1. There are safe areas where no one will [go], responsible people, asking people to watch them, paying people to watch them,
How to carry your bags, putting your passport & money in a holder or no, passive crime, non-violent crime, violent crime – where you are likely to encounter it, linking up with people – safety advantages & disadvantages, psychology of the criminal, advantages of looking – affluent - mountain people, village people, city people and relative safety.
The concept of society & people as a whole being good and how this works to your advantage, not displaying your wealth. Understanding what causes people to take your things, travel insurance, police resorts, dividing your risk by putting offsetting things in different bags trains leaving station making people aware of your awareness, looking for avoiding trouble before it finds you. (People that have a business can’t turn away – leave it with them).
2. Dealing with Authorities – not allowing them to get you behind closed doors, politeness, firmness, getting one authority to rescue from another, insistence on doing your business in the public eye, getting the public to rescue you from authorities, making rescue when authorities ask for your possessions, refusing them politely. Acting casual, you don’t have to put up with them acting out of line, special tactics the oddball troublemaker through embarrassment and/or intimidation.

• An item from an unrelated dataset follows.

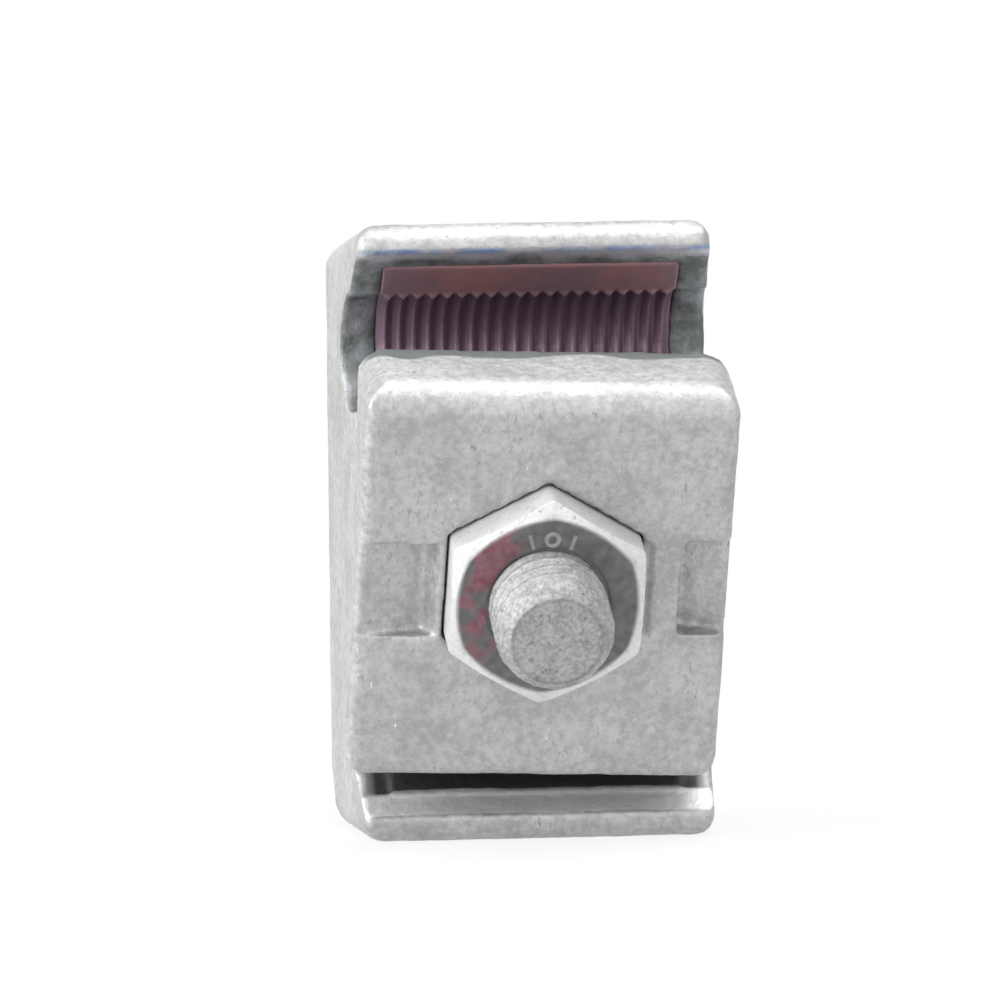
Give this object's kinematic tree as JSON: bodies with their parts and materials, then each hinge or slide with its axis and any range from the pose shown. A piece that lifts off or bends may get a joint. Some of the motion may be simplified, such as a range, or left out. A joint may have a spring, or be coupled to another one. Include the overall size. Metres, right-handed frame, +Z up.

3. Frequent Inventories and Cleaning of your Possessions. Water damage, air drying things out, carrying your own bags, getting assurances from people, asking other travelers what is ahead and asking local people.
4. Getting several opinions on the safety of the place you’re at & the place you’re going. Hearsay – opt for the opinion of the person that has actually been there.
5. The Merits of Communication with the locals self education
6. Language – You’ll find getting a book on the language and studying it will open up a new world to you, even its only for the time your stay there. Lingua franca.
7. Traveling on local transport.
8. Eating food on the street.
9. Staying in villages
10. Studying: maps, botany, flora, fauna, history
11. Asking questions.
F. Accommodation: Leaving things at the receptions, ask 2 or 3 times for a room if they say there is none, check the room over before leaving.
G. Dealing with street vendors try looking them straight in the eye & saying you’re not interested friendly and then walking away they seem to get the message – Bargaining offers.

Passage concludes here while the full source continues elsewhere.